Task requirements :: Repeat, please, only the lines from the top of the data down to the line with "1.4, 0.0030, 0.556)"; include both of those lines.

Extracted records:
-=-=-=-=-

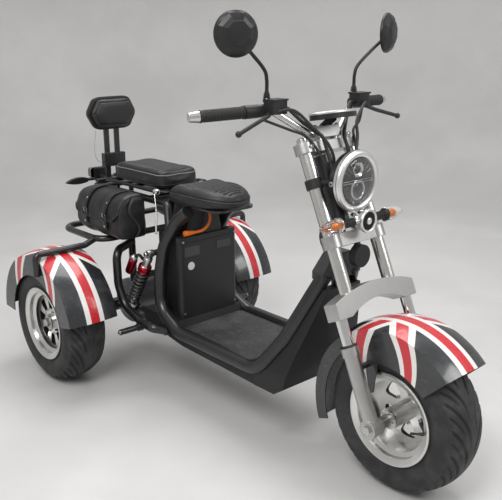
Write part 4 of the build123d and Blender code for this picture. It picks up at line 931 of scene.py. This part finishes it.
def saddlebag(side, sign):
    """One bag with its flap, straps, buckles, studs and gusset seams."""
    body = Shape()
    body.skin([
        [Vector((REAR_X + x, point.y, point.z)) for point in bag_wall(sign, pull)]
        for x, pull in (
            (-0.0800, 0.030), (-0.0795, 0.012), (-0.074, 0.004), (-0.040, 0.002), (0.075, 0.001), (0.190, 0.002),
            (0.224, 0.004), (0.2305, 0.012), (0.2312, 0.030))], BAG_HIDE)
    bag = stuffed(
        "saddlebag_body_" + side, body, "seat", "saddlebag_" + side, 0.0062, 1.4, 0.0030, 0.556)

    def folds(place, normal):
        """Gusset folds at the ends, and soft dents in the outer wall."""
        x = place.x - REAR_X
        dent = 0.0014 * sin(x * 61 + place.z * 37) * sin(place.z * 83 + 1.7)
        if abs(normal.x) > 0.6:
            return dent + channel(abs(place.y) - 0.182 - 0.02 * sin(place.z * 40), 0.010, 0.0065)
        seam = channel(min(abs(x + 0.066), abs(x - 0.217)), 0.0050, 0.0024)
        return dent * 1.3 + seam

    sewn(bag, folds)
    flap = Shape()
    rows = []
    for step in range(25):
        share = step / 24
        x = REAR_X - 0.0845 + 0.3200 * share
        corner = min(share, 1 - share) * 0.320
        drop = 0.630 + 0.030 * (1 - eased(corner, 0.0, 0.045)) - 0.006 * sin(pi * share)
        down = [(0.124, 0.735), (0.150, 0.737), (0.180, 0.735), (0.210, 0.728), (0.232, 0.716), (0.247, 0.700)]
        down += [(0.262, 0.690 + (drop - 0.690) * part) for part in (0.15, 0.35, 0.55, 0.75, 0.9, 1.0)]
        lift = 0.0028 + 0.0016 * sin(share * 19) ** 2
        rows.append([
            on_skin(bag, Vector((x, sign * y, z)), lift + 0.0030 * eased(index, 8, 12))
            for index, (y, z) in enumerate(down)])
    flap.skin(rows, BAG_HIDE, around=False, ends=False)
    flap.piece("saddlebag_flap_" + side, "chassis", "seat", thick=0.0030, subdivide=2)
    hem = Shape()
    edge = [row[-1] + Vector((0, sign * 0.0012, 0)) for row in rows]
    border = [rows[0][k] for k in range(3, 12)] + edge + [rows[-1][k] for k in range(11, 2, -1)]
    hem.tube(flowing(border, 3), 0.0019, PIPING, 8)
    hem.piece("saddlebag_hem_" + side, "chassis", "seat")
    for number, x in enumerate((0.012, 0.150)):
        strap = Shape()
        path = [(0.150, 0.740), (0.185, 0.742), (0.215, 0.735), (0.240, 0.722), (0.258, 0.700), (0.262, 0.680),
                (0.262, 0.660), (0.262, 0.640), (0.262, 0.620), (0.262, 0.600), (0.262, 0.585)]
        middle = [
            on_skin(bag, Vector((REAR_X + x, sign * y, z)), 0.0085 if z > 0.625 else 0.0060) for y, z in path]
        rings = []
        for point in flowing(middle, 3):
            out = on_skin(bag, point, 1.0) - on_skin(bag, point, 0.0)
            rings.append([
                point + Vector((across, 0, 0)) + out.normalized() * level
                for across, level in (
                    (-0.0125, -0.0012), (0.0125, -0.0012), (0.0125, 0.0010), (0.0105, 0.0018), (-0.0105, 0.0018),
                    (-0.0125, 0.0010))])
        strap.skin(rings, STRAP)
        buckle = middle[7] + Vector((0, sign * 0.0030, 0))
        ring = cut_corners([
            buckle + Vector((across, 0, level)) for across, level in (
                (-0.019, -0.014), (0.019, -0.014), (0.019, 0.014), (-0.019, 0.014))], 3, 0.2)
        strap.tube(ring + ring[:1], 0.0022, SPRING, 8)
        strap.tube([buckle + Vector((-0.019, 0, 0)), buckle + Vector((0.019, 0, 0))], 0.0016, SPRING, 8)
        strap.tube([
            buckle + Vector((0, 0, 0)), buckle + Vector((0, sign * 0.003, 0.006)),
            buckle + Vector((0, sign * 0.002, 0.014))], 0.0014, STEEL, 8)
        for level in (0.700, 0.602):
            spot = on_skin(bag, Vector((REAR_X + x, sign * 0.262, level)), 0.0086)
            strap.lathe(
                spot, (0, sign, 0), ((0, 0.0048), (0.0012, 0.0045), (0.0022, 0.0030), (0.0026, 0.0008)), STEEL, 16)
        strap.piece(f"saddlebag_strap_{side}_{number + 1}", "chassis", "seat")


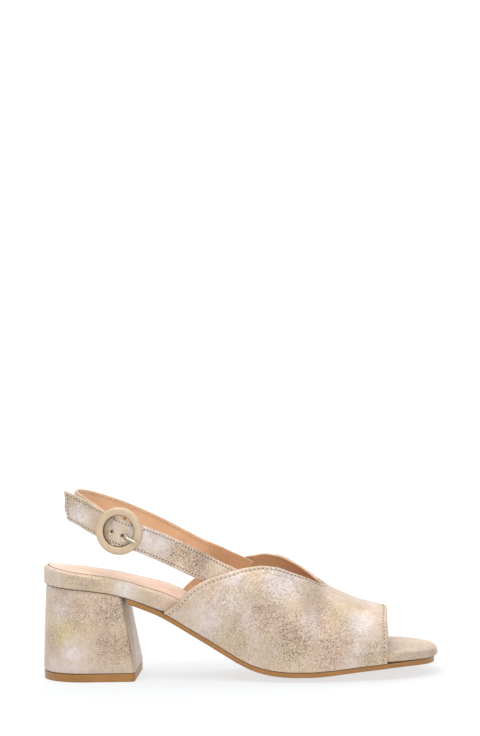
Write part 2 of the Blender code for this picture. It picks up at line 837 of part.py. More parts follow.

-=-=-=-=-

Task output ::
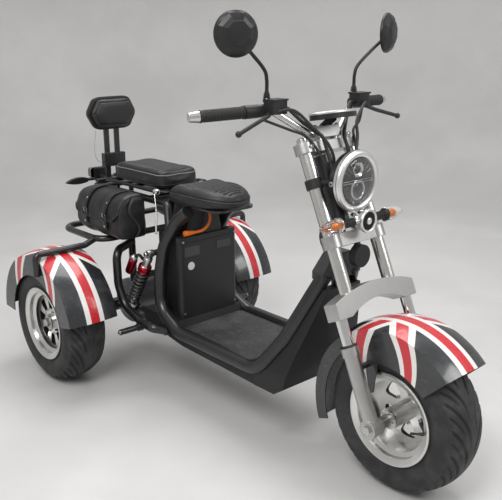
Write part 4 of the build123d and Blender code for this picture. It picks up at line 931 of scene.py. This part finishes it.
def saddlebag(side, sign):
    """One bag with its flap, straps, buckles, studs and gusset seams."""
    body = Shape()
    body.skin([
        [Vector((REAR_X + x, point.y, point.z)) for point in bag_wall(sign, pull)]
        for x, pull in (
            (-0.0800, 0.030), (-0.0795, 0.012), (-0.074, 0.004), (-0.040, 0.002), (0.075, 0.001), (0.190, 0.002),
            (0.224, 0.004), (0.2305, 0.012), (0.2312, 0.030))], BAG_HIDE)
    bag = stuffed(
        "saddlebag_body_" + side, body, "seat", "saddlebag_" + side, 0.0062, 1.4, 0.0030, 0.556)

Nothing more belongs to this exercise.